-- Start Data section --
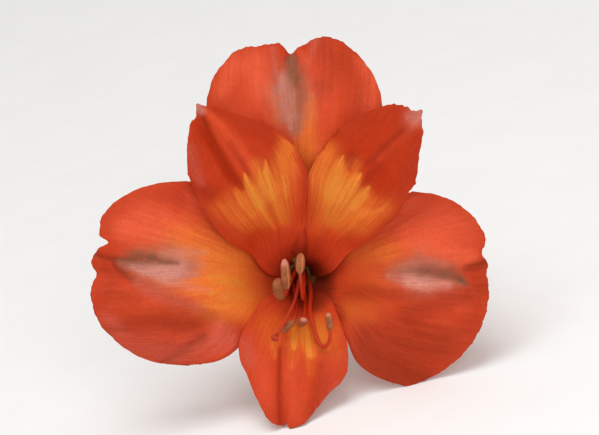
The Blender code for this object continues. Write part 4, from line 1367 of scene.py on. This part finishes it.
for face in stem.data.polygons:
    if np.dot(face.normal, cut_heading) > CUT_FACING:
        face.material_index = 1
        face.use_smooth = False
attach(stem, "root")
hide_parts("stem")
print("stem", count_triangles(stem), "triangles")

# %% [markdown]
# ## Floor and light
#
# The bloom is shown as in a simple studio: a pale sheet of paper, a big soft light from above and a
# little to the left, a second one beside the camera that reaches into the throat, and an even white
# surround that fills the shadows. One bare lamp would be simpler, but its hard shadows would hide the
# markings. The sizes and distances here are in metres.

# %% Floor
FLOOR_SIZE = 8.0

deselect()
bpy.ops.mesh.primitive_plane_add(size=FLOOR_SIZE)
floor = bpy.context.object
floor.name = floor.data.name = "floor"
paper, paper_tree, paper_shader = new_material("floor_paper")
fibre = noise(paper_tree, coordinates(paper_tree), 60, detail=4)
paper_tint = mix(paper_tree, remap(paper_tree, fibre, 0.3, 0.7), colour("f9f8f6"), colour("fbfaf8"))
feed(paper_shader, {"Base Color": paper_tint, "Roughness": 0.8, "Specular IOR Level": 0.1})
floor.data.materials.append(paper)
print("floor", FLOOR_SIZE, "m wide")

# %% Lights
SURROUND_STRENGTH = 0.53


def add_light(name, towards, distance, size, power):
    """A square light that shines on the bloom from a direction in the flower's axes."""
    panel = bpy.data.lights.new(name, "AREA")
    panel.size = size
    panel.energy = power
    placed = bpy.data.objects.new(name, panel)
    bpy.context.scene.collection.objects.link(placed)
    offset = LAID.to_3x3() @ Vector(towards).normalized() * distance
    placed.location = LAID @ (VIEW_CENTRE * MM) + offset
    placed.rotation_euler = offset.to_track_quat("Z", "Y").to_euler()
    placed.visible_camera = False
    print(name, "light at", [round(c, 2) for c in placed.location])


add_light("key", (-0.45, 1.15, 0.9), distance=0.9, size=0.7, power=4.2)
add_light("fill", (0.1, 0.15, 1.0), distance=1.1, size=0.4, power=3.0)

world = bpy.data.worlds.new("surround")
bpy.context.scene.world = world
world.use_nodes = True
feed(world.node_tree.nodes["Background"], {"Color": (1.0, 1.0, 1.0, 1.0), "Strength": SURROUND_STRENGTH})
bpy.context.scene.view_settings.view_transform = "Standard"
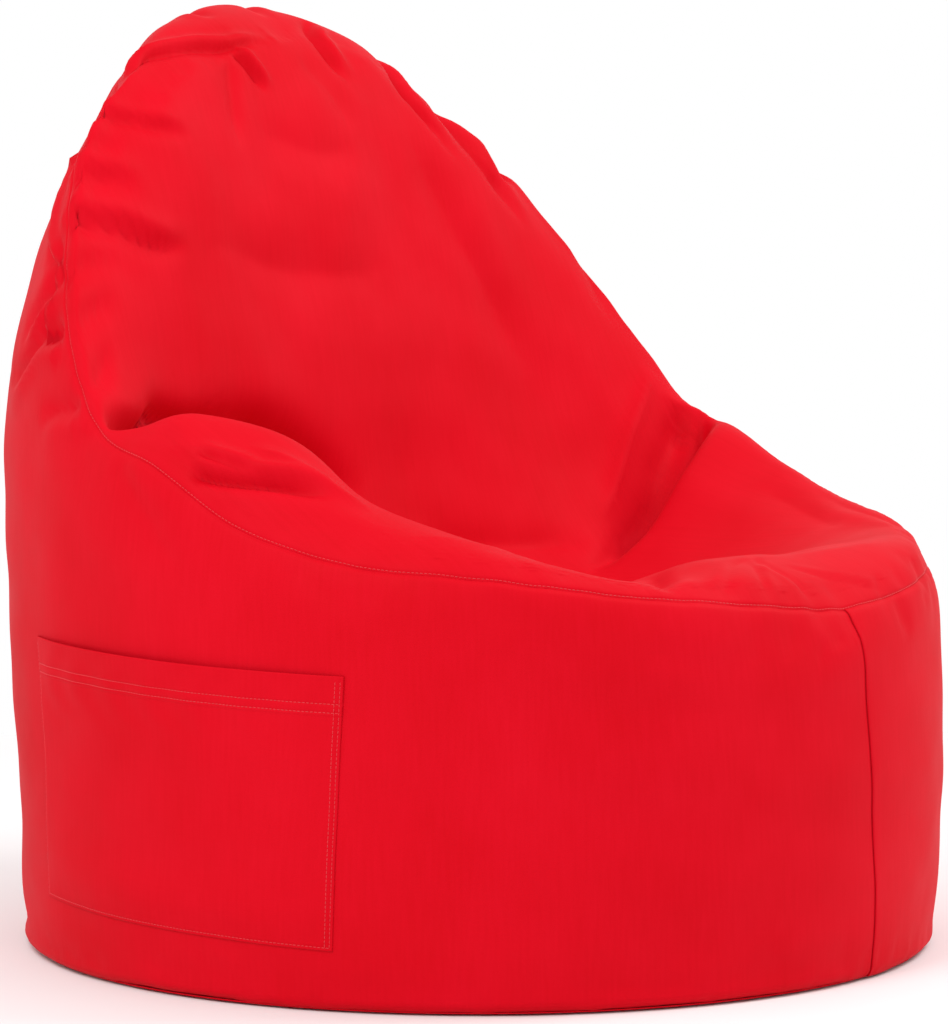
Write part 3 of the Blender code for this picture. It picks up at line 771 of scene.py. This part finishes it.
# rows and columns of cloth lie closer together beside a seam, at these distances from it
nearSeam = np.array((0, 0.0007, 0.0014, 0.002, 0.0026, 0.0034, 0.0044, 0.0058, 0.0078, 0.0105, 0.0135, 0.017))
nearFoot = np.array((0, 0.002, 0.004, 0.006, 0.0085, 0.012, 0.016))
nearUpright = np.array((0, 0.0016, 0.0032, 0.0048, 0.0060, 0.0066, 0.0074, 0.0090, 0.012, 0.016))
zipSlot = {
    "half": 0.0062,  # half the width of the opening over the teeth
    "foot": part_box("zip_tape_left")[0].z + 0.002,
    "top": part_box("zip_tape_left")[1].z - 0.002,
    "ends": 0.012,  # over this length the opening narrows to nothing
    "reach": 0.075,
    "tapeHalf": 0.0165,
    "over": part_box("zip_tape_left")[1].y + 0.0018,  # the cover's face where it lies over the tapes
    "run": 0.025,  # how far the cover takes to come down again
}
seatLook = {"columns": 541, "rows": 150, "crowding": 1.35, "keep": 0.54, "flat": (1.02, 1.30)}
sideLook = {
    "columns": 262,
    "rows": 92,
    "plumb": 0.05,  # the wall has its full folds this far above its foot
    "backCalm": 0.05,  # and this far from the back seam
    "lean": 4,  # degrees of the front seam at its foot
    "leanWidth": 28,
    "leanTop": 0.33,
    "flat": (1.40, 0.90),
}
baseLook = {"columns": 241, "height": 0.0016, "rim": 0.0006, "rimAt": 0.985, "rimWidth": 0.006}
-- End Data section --
-- Start Data section --
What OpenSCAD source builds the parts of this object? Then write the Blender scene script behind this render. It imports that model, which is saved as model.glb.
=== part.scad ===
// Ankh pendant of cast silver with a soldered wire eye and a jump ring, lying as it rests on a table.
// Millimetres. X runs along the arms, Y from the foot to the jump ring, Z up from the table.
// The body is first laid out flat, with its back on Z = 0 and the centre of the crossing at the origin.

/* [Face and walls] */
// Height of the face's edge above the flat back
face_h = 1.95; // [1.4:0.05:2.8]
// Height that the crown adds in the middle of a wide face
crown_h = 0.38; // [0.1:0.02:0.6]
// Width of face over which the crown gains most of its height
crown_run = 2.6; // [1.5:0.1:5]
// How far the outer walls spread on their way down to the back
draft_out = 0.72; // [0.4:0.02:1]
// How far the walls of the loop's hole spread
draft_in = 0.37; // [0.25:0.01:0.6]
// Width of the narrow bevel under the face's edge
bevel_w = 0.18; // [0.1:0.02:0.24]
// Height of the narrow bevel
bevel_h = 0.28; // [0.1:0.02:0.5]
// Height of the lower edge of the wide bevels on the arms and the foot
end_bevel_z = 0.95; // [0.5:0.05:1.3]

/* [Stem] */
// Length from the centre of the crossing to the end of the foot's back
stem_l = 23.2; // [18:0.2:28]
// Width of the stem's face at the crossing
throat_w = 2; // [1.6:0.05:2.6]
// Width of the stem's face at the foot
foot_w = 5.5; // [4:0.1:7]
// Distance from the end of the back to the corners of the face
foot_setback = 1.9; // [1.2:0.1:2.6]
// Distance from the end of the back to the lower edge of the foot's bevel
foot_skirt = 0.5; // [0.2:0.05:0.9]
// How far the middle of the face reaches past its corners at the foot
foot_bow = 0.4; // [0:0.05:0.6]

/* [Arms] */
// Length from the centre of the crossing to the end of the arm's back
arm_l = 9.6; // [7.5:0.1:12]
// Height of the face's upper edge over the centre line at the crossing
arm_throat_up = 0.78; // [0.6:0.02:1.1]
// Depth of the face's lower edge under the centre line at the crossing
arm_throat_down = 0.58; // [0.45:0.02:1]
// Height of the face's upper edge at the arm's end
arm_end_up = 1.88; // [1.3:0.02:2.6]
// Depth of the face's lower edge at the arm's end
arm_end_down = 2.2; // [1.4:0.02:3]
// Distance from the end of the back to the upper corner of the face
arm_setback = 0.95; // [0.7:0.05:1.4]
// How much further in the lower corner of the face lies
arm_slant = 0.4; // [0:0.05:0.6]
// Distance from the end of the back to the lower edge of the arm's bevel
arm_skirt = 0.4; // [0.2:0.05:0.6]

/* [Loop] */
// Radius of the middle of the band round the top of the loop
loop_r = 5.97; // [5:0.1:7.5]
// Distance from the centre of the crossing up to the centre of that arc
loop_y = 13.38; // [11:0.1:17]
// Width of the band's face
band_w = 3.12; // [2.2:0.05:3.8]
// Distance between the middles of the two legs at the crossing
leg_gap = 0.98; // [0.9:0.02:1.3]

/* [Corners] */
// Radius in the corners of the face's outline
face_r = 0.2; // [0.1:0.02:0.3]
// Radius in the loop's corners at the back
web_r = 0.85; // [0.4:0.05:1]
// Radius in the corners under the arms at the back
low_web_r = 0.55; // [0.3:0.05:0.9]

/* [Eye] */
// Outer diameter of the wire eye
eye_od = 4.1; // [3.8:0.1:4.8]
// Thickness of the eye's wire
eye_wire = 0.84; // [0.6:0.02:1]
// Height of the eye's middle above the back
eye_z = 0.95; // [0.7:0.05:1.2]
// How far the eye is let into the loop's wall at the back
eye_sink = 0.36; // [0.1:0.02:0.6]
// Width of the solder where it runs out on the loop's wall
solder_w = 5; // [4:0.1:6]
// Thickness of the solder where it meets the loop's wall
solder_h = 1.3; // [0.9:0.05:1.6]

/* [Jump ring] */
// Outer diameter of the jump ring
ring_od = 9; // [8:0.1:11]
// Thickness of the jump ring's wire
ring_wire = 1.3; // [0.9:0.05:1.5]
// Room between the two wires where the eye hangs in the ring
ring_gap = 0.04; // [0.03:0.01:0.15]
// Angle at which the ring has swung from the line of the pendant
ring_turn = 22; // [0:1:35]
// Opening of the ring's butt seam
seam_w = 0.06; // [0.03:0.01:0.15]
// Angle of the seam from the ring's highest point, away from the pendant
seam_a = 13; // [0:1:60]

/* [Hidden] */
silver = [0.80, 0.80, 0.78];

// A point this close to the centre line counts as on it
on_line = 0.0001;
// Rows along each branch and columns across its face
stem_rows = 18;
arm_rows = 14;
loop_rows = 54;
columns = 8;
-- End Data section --
**Task goal**
From the records above, quote only the lines running from the line with "The Blender code for this object" to the line with "FLOOR_SIZE = 8.0", both lines included.

**Result of the task**
The Blender code for this object continues. Write part 4, from line 1367 of scene.py on. This part finishes it.
for face in stem.data.polygons:
    if np.dot(face.normal, cut_heading) > CUT_FACING:
        face.material_index = 1
        face.use_smooth = False
attach(stem, "root")
hide_parts("stem")
print("stem", count_triangles(stem), "triangles")

# %% [markdown]
# ## Floor and light
#
# The bloom is shown as in a simple studio: a pale sheet of paper, a big soft light from above and a
# little to the left, a second one beside the camera that reaches into the throat, and an even white
# surround that fills the shadows. One bare lamp would be simpler, but its hard shadows would hide the
# markings. The sizes and distances here are in metres.

# %% Floor
FLOOR_SIZE = 8.0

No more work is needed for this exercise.